Addressing newsmen in Lagos on Thursday, Dickerman said the clarification became necessary to debunk the statement from the Dangote refinery, which accused Pinnacle of plans to blend substandard petrol in Nigeria.

The Dangote refinery had also said the Pinnacle MD approached it, pleading with the refinery to extend pipelines to its tank farms in order to blend substandard imported petroleum products with its ‘high-quality’ ones.

Reacting, Dickerman described the statement as defamatory, inaccurate, and intentionally misleading.

The managing director said it proposed and invested in pipelines to distribute petroleum products from the Dangote Refinery, saying pipeline transfer is far less costly than distribution by ship or trucking across the country.

According to him, when the project was proposed to Dangote, it wholeheartedly agreed and signed a 13-year interconnection agreement with Pinnacle Oil.

“On November 5, Dangote issued a Press Release titled, ’Pinnacle Oil and Gas FZE: Our Stand’. It is unfortunate and deeply concerning that this release contained several statements that are defamatory, inaccurate and intentionally misleading. Further, it advocated a national policy that would cause severe economic damage to Nigerians by raising the cost of petrol above global market prices and higher than they are today.

“In our effort to further enhance distribution efficiency, we proposed and invested in pipelines to distribute petroleum products from the Dangote Refinery, as pipeline transfer is far less costly than distribution by ship or trucking across the country. When we proposed this project to Dangote, they wholeheartedly agreed and signed a 13-year interconnection agreement with us.

“In addition, Dangote facilitated our process of achieving regulatory approval by writing two Letters of No Objection to the regulator to enable our project to proceed. The agreement to allow us to interconnect our pipeline to them was agreed actually in 2022 and I think it was signed in early 2023. So it was about two years ago that we actually reached this agreement, and it was done very comprehensively, from a commercial and a legal standpoint,” Dickerman stated.

He narrated that a lot of processes had gone into the project since it was signed, including the engineering design for the pipelines, surveying, getting the right of way, and letters of no objections from anyone who could be affected by the pipeline.
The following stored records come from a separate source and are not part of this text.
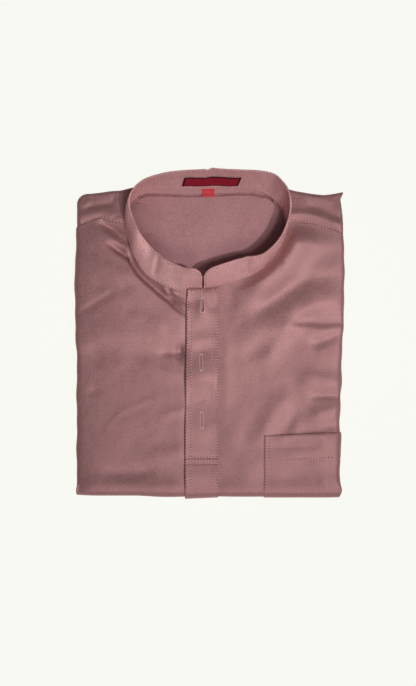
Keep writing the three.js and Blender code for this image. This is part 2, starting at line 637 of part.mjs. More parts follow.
function neckWell() {
  const columns = [DISH_LEFT - 0.8, ...DISH_COLUMNS.slice(1, -1), DISH_RIGHT + 0.8];
  const shares = steps(0, 1, 9);
  const point = (x, share, top) => {
    const span = dishSpan(x);
    const y = lerp(span.low - 0.8, 152, share);
    return new THREE.Vector3(x, y, top ? 60 : dishHeight(x, Math.min(y, span.high)) - CLOTH - LAY - 0.3);
  };
  const outer = grid(columns, shares, (x, share) => point(x, share, true));
  const inner = grid(columns, shares, (x, share) => point(x, share, false));
  return solidOf(wallGeometry(outer, inner));
}

function foldedLayers() {
  const columns = [-1, 1].map((side) => ({ side, roll: 0, top: 126 }));
  const across = [columns[0], ...steps(-120, 120, 8).map((x) => ({ x, top: 126 })), columns[1]];
  const rows = [...steps(0, 1, 8).map((share) => ({ share })), ...BEND_ROWS,
    ...steps(BEND_Y, 108, 5).map((y) => ({ under: true, y }))];
  const filler = solidOf(panelWall(across, rows, -FILL_TOP, FILL_DEPTH, false));
  const block = boxSolid([-112, BEND_Y - 2, 4.2], [112, 118, STACK - 4.2]);
  const layers = LIPS.reduce((solid, lip) => solid.add(roundedSlab(lip)), filler.add(block));
  return geometryOf(layers.subtract(neckWell()));
}

// Materials
const satin = (tint = 1) => new THREE.MeshStandardMaterial({
  color: new THREE.Color(0.36 * tint, 0.165 * tint, 0.175 * tint), roughness: 0.45, metalness: 0,
});
const labelCloth = () => new THREE.MeshStandardMaterial({ color: 0x7d1626, roughness: 0.7, metalness: 0 });
const tabCloth = () => new THREE.MeshStandardMaterial({ color: 0xd02030, roughness: 0.6, metalness: 0 });

const shirt = new THREE.Group();
function addPiece(name, geometry, material) {
  geometry.computeVertexNormals();
  const mesh = new THREE.Mesh(geometry, material);
  mesh.name = name;
  shirt.add(mesh);
}

addPiece('front', frontPanel(), satin());
addPiece('back', backPanel(), satin(0.95));
addPiece('collar', collarBand(), satin(1.05));
addPiece('placket', placketPanel(), satin(1.02));
addPiece('under_placket', underPlacket(), satin(0.9));
addPiece('pocket', pocketPanel(), satin());
addPiece('neck_label', neckLabel(), labelCloth());
addPiece('size_tab', sizeTab(), tabCloth());
addPiece('folded_layers', foldedLayers(), satin(0.85));

// The origin is on the floor, under the middle of the whole shirt
const reach = new THREE.Box3().setFromObject(shirt);
const middle = reach.getCenter(new THREE.Vector3());
shirt.position.set(-middle.x, -middle.y, -reach.min.z);

export default shirt;
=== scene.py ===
"""Folded baju melayu shirt in dusty-rose satin, lying on its back with the chest up."""
import math
import bpy
import bmesh
import numpy as np
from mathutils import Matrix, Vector, noise


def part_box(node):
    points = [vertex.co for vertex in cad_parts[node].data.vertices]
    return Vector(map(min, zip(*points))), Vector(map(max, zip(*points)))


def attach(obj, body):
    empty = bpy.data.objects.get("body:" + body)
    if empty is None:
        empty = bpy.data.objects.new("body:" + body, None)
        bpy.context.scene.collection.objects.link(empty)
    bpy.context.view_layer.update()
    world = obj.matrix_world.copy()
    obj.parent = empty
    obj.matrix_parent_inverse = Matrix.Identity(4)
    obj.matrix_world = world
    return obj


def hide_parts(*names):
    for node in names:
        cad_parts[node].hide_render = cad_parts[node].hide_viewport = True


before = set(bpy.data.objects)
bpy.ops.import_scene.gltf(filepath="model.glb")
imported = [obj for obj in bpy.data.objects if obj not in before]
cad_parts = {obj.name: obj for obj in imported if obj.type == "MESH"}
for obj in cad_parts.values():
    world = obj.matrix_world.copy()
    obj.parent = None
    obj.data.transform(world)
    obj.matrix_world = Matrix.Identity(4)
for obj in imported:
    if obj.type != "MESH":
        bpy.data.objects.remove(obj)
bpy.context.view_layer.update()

# Driving dimensions, in millimetres unless a name says otherwise
MM = 0.001
STACK = 20.5             # height of the folded shirt where the chest is flat
SLAB = 7.0               # depth of the roll where a side is turned under
ROLL = 4.5               # how far that roll swells sideways
TUCK = 12.0              # how far the turned side runs back in
BEND_Y = -154.0          # where the chest starts to turn round the bottom fold
BEND_REACH = 9.0
BEND_SHARP = 0.72        # 1 rounds the bottom fold evenly, less presses it flatter
UNDER_END = 112.0        # where the folded-up tail ends below the shoulders
CROWN = 1.8              # how much the chest is puffed up between its edges
DEEPEST = -3.5           # the chest never sinks further than this
CENTRE = -7.0            # line of the front opening
OPENING_END = -121.0
TURN_IN = 1.8            # how far the front runs in under the collar
SHOULDER_Y = 105.0       # where the side folds meet the shoulder seams
BAND = 28.0              # height of the stand collar
BAND_CORNER = 10.5       # radius of the collar's two front corners
SATIN = 0.5              # wall of one layer of satin
COLLAR_WALL = 1.5
POCKET_WALL = 0.6
UNDER_WALL = 0.4
LAYER_WALL = 0.45
LABEL_WALL = 0.5
TAB_WALL = 0.45
LAY = 0.5                # air between the collar and what it is sewn to
DISH = 12.4              # height of the back panel where it is seen inside the neck
BACK_LEVEL = 14.3        # height of the back panel under the shoulders
NECK_MIDDLE = -4.0
STITCH = 3.0             # pitch of the machine sewing
STITCH_SIZE = (1.6, 0.85, 0.5)
# size of the dark dots of painted shade at each needle hole
HOLE_SHADE_SIZE = (0.98, 0.88, 0.3)
STITCH_LIFT = 0.13       # how far the stitches stand off the cloth

# The sizes are drafted with the size tab at this place, and the frame has its origin under
# the middle of the shirt, so every point moves by the difference
TAB_LEFT, TAB_TOP = -8.0, 143.6
tab_low, tab_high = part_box("size_tab")
SHIFT = np.array([tab_low.x / MM - TAB_LEFT, tab_high.y / MM - TAB_TOP, 0.0])


def table(columns, rows):
    """Rows with named columns."""
    return [dict(zip(columns.split(), row)) for row in rows]


# Side folds of the chest: how far out they lie at each height on the chest
SIDE_FOLDS = table("y left right", (
    (-165, -133.4, 129.0), (-130, -133.3, 129.4), (-100, -133.4, 129.6), (-60, -133.4, 130.8),
    (-20, -133.6, 132.2), (0, -134.4, 133.0), (20, -135.2, 134.2), (60, -135.2, 134.4),
    (84, -134.4, 134.6), (110, -133.4, 133.4), (145, -133.0, 132.6),
))

# Shoulder seams, from the side fold to the neck
LEFT_SEAM = table("x y", (
    (-133.6, 106.6), (-117, 113.4), (-108, 115.6), (-100, 112.2), (-94, 110.9), (-88, 110.4), (-80, 110.3),
))
RIGHT_SEAM = table("x y", (
    (72, 110.8), (88, 111.0), (101, 110.0), (111, 107.7), (121, 104.7), (133.8, 99.2),
))

# Collar, from the wearer's right front end round the back to the other end.
# x and y are on the neck seam, lean_x and lean_y say how far the full band leans from there.
COLLAR = table("x y lean_x lean_y", (
    (-7.7, 46.4, 0.0, 16.0), (-10, 46.4, 0.3, 16.4), (-15, 46.2, 1.2, 17.4),
    (-21.5, 45.8, 1.8, 18.4), (-29, 43.6, 2.6, 22.0), (-41.9, 46.6, 3.8, 24.0),
    (-54, 52.4, 5.4, 24.5), (-64.4, 59.7, 6.8, 25.2), (-72.2, 70.5, 6.2, 24.2),
    (-77.6, 82.5, 5.2, 22.4), (-81.4, 95.5, 4.4, 21.0), (-84.1, 108.3, 4.4, 20.1),
    (-84.4, 119, 6.6, 19.4), (-80.6, 128.5, 8.7, 18.2), (-73, 137, 9.3, 15.6),
    (-63.4, 142, 9.8, 14.3), (-48.5, 144.4, 8.8, 15.6), (-32.6, 144.9, 7.6, 16.5),
    (-17, 145.2, 6.8, 16.8), (-1.5, 145.5, 5.6, 17.4), (13.3, 145.7, 5.8, 16.2),
    (28.1, 145.7, 6.0, 15.6), (43, 144.2, 6.6, 16.6), (56.4, 139.5, 7.0, 18.4),
    (65, 133.5, 6.4, 17.4), (72.3, 126.2, 5.3, 16.1), (75.5, 116.5, 4.0, 15.6),
    (76.3, 105.8, 2.8, 15.6), (73, 94, 2.8, 14.8), (66.9, 82.8, 3.6, 14.4),
    (59, 73, 3.5, 13.8), (50.3, 63.8, 2.8, 15.2), (39.5, 58, 1.6, 17.4),
    (27.2, 53.4, 1.0, 19.4), (16.5, 50.4, 0.8, 19.4), (8.9, 48.5, 0.6, 18.8),
    (1.5, 47.0, 0.4, 17.8), (-3.6, 46.5, 0.2, 16.6), (-6.2, 46.4, 0.0, 16.0),
))
LEFT_NECK, RIGHT_NECK = COLLAR[:12], COLLAR[27:]
BACK_FIRST, BACK_LAST = 14, 24           # these collar stations are sewn to the back panel
BACK_NECK = COLLAR[BACK_FIRST:BACK_LAST + 1]

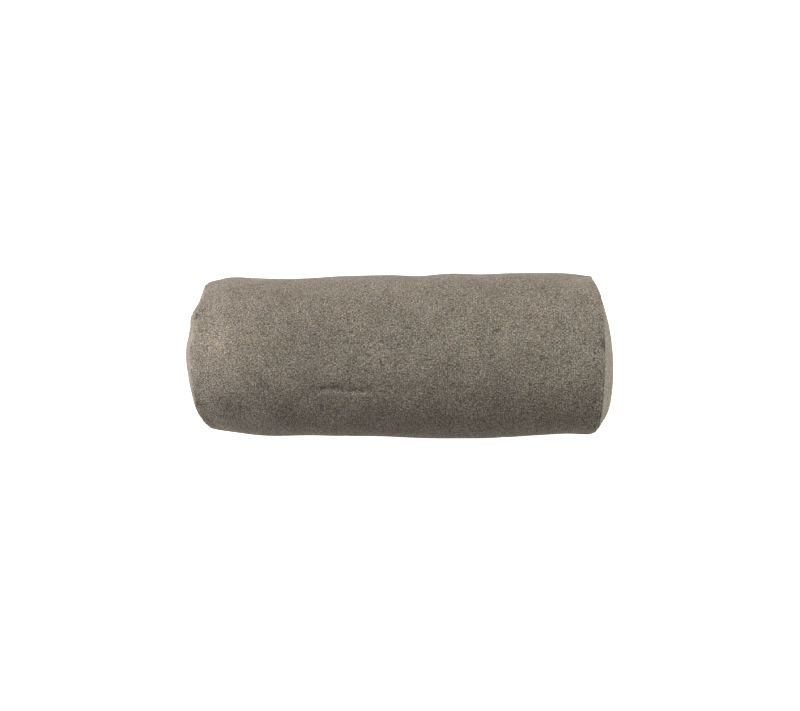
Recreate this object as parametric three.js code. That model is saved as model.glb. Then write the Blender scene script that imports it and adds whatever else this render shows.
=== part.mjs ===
// A round bolster cushion in coarse woollen cloth, lying on its side.
// One filled body carries the tube of cloth, and a crowned round panel closes each end.
// Millimetres, +Z up, +X towards the right end, -Y towards the front.

import * as THREE from "three";

// Driving sizes
const SEAM_TO_SEAM = 478;
const END_CROWN = 20.5;
const CLOTH = 2;
const GAP = 0.4;

// The soft edge that the tube turns over at each end, and how deep the seam lies in it
const ROLL_LENGTH = 11;
const ROLL_DEPTH = 5;
const SEAM_INSET = 6.5;
const SEAM_SINK = 2;
const LIP_DEPTH = 1.2;

// The floor presses the round underside flat, with a soft bend at the patch's border
const FLOOR_BEND = 4;

// Gathers that the end seams draw into the tube, and what makes their spacing uneven
const GATHERS = 19;
const GATHER_DEPTH = 1.1;
const GATHER_REACH = 24;
const GATHER_SWAYS = [
  { waves: 3, size: 1.3 },
  { waves: 5, size: 0.9 },
];

// The lengthwise seam that closes the tube, low on the front
const CLOSING_SEAM_ANGLE = 202.5;
const CLOSING_SEAM_DEPTH = 1.5;
const CLOSING_SEAM_WIDTH = 4;
const CLOSING_SEAM_FADE = 14;

// Steps round the cushion, over each crown, over each rolled edge and along the tube
const COLUMNS = 80;
const CROWN_STEPS = 7;
const ROLL_STEPS = 3;
const LONG_STEP = 24;
const END_STEPS = [5, 11, 18, 27, 39, 55, 75];

const CLOTH_COLOUR = 0x797066;
const CLOTH_ROUGHNESS = 0.95;

// Sections along the tube: its reach behind and in front of the centre line, the height of
// its top, and how much of its round underside the floor takes away
const SECTIONS = [
  { along: -228, back: 94.2, front: 92.6, top: 184, press: 3 },
  { along: -212, back: 97.7, front: 94.4, top: 187, press: 4 },
  { along: -181, back: 97.0, front: 98.0, top: 189, press: 6 },
  { along: -143, back: 95.9, front: 99.0, top: 190, press: 8 },
  { along: -106, back: 96.9, front: 98.7, top: 190, press: 9 },
  { along: -68, back: 99.1, front: 99.2, top: 191, press: 9 },
  { along: -12, back: 100.0, front: 99.5, top: 192, press: 9 },
  { along: 25, back: 98.6, front: 101.2, top: 192, press: 9 },
  { along: 62, back: 101.2, front: 101.5, top: 192, press: 9 },
  { along: 99, back: 100.9, front: 101.5, top: 192, press: 9 },
  { along: 135, back: 101.8, front: 100.4, top: 191, press: 8 },
  { along: 172, back: 101.8, front: 97.2, top: 190, press: 6 },
  { along: 209, back: 100.7, front: 95.2, top: 189, press: 4 },
  { along: 228, back: 98.4, front: 96.4, top: 188, press: 3 },
];

// Soft hollows and creases: the centre along the tube and the angle round it, the half-lengths
// along and round, the depth, and the slant in millimetres along for each one round
const HOLLOWS = [
  { along: -130, angle: 44, length: 9, round: 34, depth: 2.2, slant: 0.45 },
  { along: -228, angle: 24, length: 9, round: 9, depth: 2.4, slant: 0.6 },
  { along: 18, angle: 20, length: 26, round: 30, depth: 1.4, slant: 0 },
  { along: -90, angle: 112, length: 14, round: 7, depth: 1.8, slant: 0 },
  { along: -52, angle: 111, length: 20, round: 7, depth: 1.5, slant: 0.8 },
  { along: -106, angle: 120, length: 9, round: 20, depth: 1.6, slant: -0.9 },
  { along: 152, angle: 128, length: 34, round: 24, depth: 1.6, slant: 0.5 },
  { along: 120, angle: 64, length: 40, round: 22, depth: 1.2, slant: -0.3 },
];

// The two ends: how far the seam is drawn in at the back, how far the crown's tip lies behind
// the middle, how round the crown is at the back and the front, and where its gathers start
const ENDS = [
  {
    name: "end_panel_left",
    side: -1,
    drawnIn: 0.8,
    tipBack: -5,
    backRoundness: 2.2,
    frontRoundness: 2.6,
    turn: 0.4,
  },
  {
    name: "end_panel_right",
    side: 1,
    drawnIn: 2.4,
    tipBack: -18,
    backRoundness: 1.8,
    frontRoundness: 3.0,
    turn: 2.1,
  },
];
const CROWN_FALL = 0.62;

const SECTION_SIZES = ["back", "front", "top", "press"];
const sectionCurve = new THREE.CubicInterpolant(
  SECTIONS.map((row) => row.along),
  SECTIONS.flatMap((row) => SECTION_SIZES.map((size) => row[size])),
  SECTION_SIZES.length,
);

const SEAM = SEAM_TO_SEAM / 2;
const TUBE_END = SEAM - ROLL_LENGTH;
const NOMINAL_RADIUS = 96;

function bell(value) {
  return Math.exp(-value * value);
}

// Signed way round from one angle to another, in millimetres of cloth
function wayRound(angle, from) {
  const turn = THREE.MathUtils.euclideanModulo(angle - from + Math.PI, 2 * Math.PI) - Math.PI;
  return turn * NOMINAL_RADIUS;
}

function hollowDepth(along, angle) {
  return HOLLOWS.reduce((depth, hollow) => {
    const round = wayRound(angle, THREE.MathUtils.degToRad(hollow.angle));
    const aside = along - hollow.along - hollow.slant * round;
    return depth + hollow.depth * bell(aside / hollow.length) * bell(round / hollow.round);
  }, 0);
}

// Uneven gathers, deepest at the seam
function gatherDepth(along, angle) {
  const end = along < 0 ? ENDS[0] : ENDS[1];
  const sways = GATHER_SWAYS.map((row) => row.size * Math.sin(row.waves * angle + end.turn));
  const sway = sways.reduce((sum, part) => sum + part, 0);
  const wave = (1 + Math.cos(GATHERS * angle + sway + end.turn)) / 2;
  const fade = Math.exp((Math.abs(along) - TUBE_END) / GATHER_REACH);
  return GATHER_DEPTH * wave * wave * fade;
}

function closingSeamDepth(along, angle) {
  const round = wayRound(angle, THREE.MathUtils.degToRad(CLOSING_SEAM_ANGLE));
  const fade = THREE.MathUtils.smoothstep(TUBE_END - Math.abs(along), 0, CLOSING_SEAM_FADE);
  return CLOSING_SEAM_DEPTH * bell(round / CLOSING_SEAM_WIDTH) * fade;
}

// The floor stops what would hang below it, over a short soft bend
function settle(height) {
  if (height <= -FLOOR_BEND) {
    return 0;
  }
  if (height >= FLOOR_BEND) {
    return height;
  }
  return (height + FLOOR_BEND) ** 2 / (4 * FLOOR_BEND);
}

// A point on the tube's cloth. The angle runs from the back, over the top, to the front.
function tubePoint(along, angle) {
  const [back, front, top, press] = sectionCurve.evaluate(along);
  const widest = top / 2;
  const across = Math.cos(angle) * (Math.cos(angle) > 0 ? back : front);
  const up = Math.sin(angle) * (Math.sin(angle) > 0 ? top - widest : widest + press);
  const sunk = hollowDepth(along, angle) + gatherDepth(along, angle) + closingSeamDepth(along, angle);
  const keep = 1 - sunk / Math.hypot(across, up);
  return new THREE.Vector3(along, across * keep, settle(widest + up * keep));
}

// A point past the tube, where its end outline is drawn in towards the axis. The share is 1 at
// the outline that lies inset from the tube, and 0 at the crown's tip.
function endPoint(end, angle, inset, out, share = 1) {
  const outline = tubePoint(end.side * TUBE_END, angle);
  const widest = sectionCurve.evaluate(end.side * TUBE_END)[2] / 2;
  const scale = share * (1 - inset / NOMINAL_RADIUS);
  const tipAside = end.tipBack * (1 - share);
  const drawnIn = end.drawnIn * share * (1 + Math.cos(angle)) / 2;
  return new THREE.Vector3(
    end.side * (SEAM + out - drawnIn),
    outline.y * scale + tipAside,
    widest + (outline.z - widest) * scale,
  );
}

// How high the crown stands at a share of the way from its tip to its rim
function crownRise(end, angle, share) {
  const towardsBack = (1 + Math.cos(angle)) / 2;
  const roundness = THREE.MathUtils.lerp(end.frontRoundness, end.backRoundness, towardsBack);
  return (1 - share ** roundness) ** CROWN_FALL;
}

function ring(pointAt) {
  return Array.from({ length: COLUMNS }, (_, column) => pointAt((2 * Math.PI * column) / COLUMNS));
}

function crownShare(step) {
  return Math.sin((Math.PI / 2) * (step / CROWN_STEPS));
}

// Rings of one crowned surface from next to its tip to its rim
function crownRings(end, inset, base, height) {
  return Array.from({ length: CROWN_STEPS }, (_, step) => {
    const share = crownShare(step + 1);
    const outAt = (angle) => base + height * crownRise(end, angle, share);
    return ring((angle) => endPoint(end, angle, inset, outAt(angle), share));
  });
}

// The closed solid through rings in order along +X, with a tip at each end
function solidThrough(rings, firstTip, lastTip) {
  const points = [firstTip, ...rings.flat(), lastTip];
  const faces = [];
  const at = (ringIndex, column) => 1 + ringIndex * COLUMNS + (column % COLUMNS);
  for (let column = 0; column < COLUMNS; column += 1) {
    faces.push(0, at(0, column + 1), at(0, column));
    for (let near = 0; near < rings.length - 1; near += 1) {
      faces.push(at(near, column), at(near, column + 1), at(near + 1, column));
      faces.push(at(near, column + 1), at(near + 1, column + 1), at(near + 1, column));
    }
    const last = rings.length - 1;
    faces.push(points.length - 1, at(last, column), at(last, column + 1));
  }
  const geometry = new THREE.BufferGeometry().setFromPoints(points);
  geometry.setIndex(faces);
  geometry.computeVertexNormals();
  return geometry;
}

function cloth(name, geometry) {
  const material = new THREE.MeshStandardMaterial({
    color: CLOTH_COLOUR,
    roughness: CLOTH_ROUGHNESS,
    metalness: 0,
  });
  const mesh = new THREE.Mesh(geometry, material);
  mesh.name = name;
  return mesh;
}

// The body's end under a panel: its crown, the narrow channel that the panel's edge is sewn
// into, the channel's lip and the rolled edge, from the tip towards the tube
function bodyEndRings(end) {
  const base = -SEAM_SINK - GAP;
  const crown = crownRings(end, SEAM_INSET + CLOTH + GAP, base, END_CROWN + SEAM_SINK - CLOTH);
  const channel = ring((angle) => endPoint(end, angle, SEAM_INSET - GAP, base));
  const lip = ring((angle) => endPoint(end, angle, SEAM_INSET - GAP, -LIP_DEPTH));
  const roll = Array.from({ length: ROLL_STEPS }, (_, step) => {
    const turn = (Math.PI / 2) * (1 - step / ROLL_STEPS);
    const inset = ROLL_DEPTH * (1 - Math.cos(turn));
    return ring((angle) => endPoint(end, angle, inset, ROLL_LENGTH * (Math.sin(turn) - 1)));
  });
  return [...crown, channel, lip, ...roll];
}

function tubeRings() {
  const reach = TUBE_END - END_STEPS.at(-1);
  const middleSteps = Math.round((2 * reach) / LONG_STEP);
  const nearLeft = [0, ...END_STEPS].map((step) => -TUBE_END + step);
  const between = (step) => reach * ((2 * (step + 1)) / middleSteps - 1);
  const middle = Array.from({ length: middleSteps - 1 }, (_, step) => between(step));
  const nearRight = nearLeft.map((along) => -along).reverse();
  return [...nearLeft, ...middle, ...nearRight].map((along) => ring((angle) => tubePoint(along, angle)));
}

function cushionBody() {
  const [left, right] = ENDS;
  const rings = [...bodyEndRings(left), ...tubeRings(), ...bodyEndRings(right).reverse()];
  const [leftTip, rightTip] = ENDS.map((end) => endPoint(end, 0, 0, END_CROWN - CLOTH - GAP, 0));
  return cloth("cushion_body", solidThrough(rings, leftTip, rightTip));
}

// A round panel of cloth, crowned by the filling, with its edge down in the seam
function endPanel(end) {
  const outer = crownRings(end, SEAM_INSET, -SEAM_SINK, END_CROWN + SEAM_SINK);
  const inner = crownRings(end, SEAM_INSET + CLOTH, -SEAM_SINK, END_CROWN + SEAM_SINK - CLOTH);
  const rings = [...outer, ...inner.reverse()];
  const outerTip = endPoint(end, 0, 0, END_CROWN, 0);
  const innerTip = endPoint(end, 0, 0, END_CROWN - CLOTH, 0);
  if (end.side < 0) {
    return cloth(end.name, solidThrough(rings, outerTip, innerTip));
  }
  return cloth(end.name, solidThrough(rings.reverse(), innerTip, outerTip));
}

const bolster = new THREE.Group();
bolster.add(cushionBody(), ...ENDS.map(endPanel));

export default bolster;
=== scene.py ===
import math

import bpy
import numpy as np
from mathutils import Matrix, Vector


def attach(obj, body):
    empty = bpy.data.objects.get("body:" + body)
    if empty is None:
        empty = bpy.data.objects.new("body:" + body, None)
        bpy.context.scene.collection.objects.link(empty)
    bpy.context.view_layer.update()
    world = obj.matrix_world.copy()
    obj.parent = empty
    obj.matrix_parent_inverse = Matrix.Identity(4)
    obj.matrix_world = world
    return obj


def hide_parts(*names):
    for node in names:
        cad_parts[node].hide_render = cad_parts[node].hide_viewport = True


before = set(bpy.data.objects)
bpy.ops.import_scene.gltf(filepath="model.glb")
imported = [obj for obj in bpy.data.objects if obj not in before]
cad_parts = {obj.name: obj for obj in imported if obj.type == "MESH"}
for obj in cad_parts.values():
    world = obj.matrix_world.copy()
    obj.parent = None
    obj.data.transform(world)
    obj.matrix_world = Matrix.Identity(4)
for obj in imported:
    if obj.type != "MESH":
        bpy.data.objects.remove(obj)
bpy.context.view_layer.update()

# The camera looks down on the cushion, turned a little towards its right end
LENS_MM = 50
CAMERA_TURN = math.radians(4)
CAMERA_DISTANCE = 1.377
CAMERA_AIM = Vector((0.0, 0.0006, 0.095))

# Driving sizes of the cushion, and of the disc that each round panel is cut as
CLOTH = 0.0014
NOMINAL_RADIUS = 0.096
TUBE_GIRTH = 0.622

# The end seams lie in a notch between the tube's turned edge and the round panel
SEAM_SINK = 0.0018
SEAM_GAP = 0.0004
NOTCH_WIDTH = 0.0016

# Just outside the notch the filling puffs the panel up into a lip
LIP_OUT = 0.0042
LIP_WIDTH = 0.0026

# The tube's turned edge curls under by this angle, whose cosine is about this far below nought
EDGE_CURL = math.radians(125)
EDGE_CURL_DROP = 0.574

# The floor presses the round underside flat, with a soft bend at the patch's border
FLOOR_BEND = 0.004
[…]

“There’s a whole bunch of stages to a project. This is not unlike any other construction project. It’s a very simple and straightforward process. This was done first. There was never a hint that this was not a good deal for both parties ever. So, it’s just not true that they opposed it. It’s simply not true that they opposed it. They supported it,“ the Pinnacle boss stated.

This came as the Nigerian National Petroleum Company Limited denied a video clip that claimed the oil firm was selling dirty fuel from an NNPC Retail outlet at Keffi Flyover.

“We have carried out spot checks at all our outlets and found this claim to be false. The product was not, and could not have been bought from any NNPC Retail outlet as the company does not dispense petroleum products into bottles or jerrycans as displayed in the video,” it said in a statement issued by its spokesperson, Olufemi Soneye.

It added, “NNPC Retail Ltd does not deal in adulterated products as it adheres to rigorous standards and quality control measures at every stage in its operations to ensure that only high quality, safe, and reliable petroleum products are available at its stations nationwide.

“Members of the public should discountenance the spurious claims made in the video and be wary of selfish and unpatriotic elements pushing such a narrative as they do not mean well for the country.”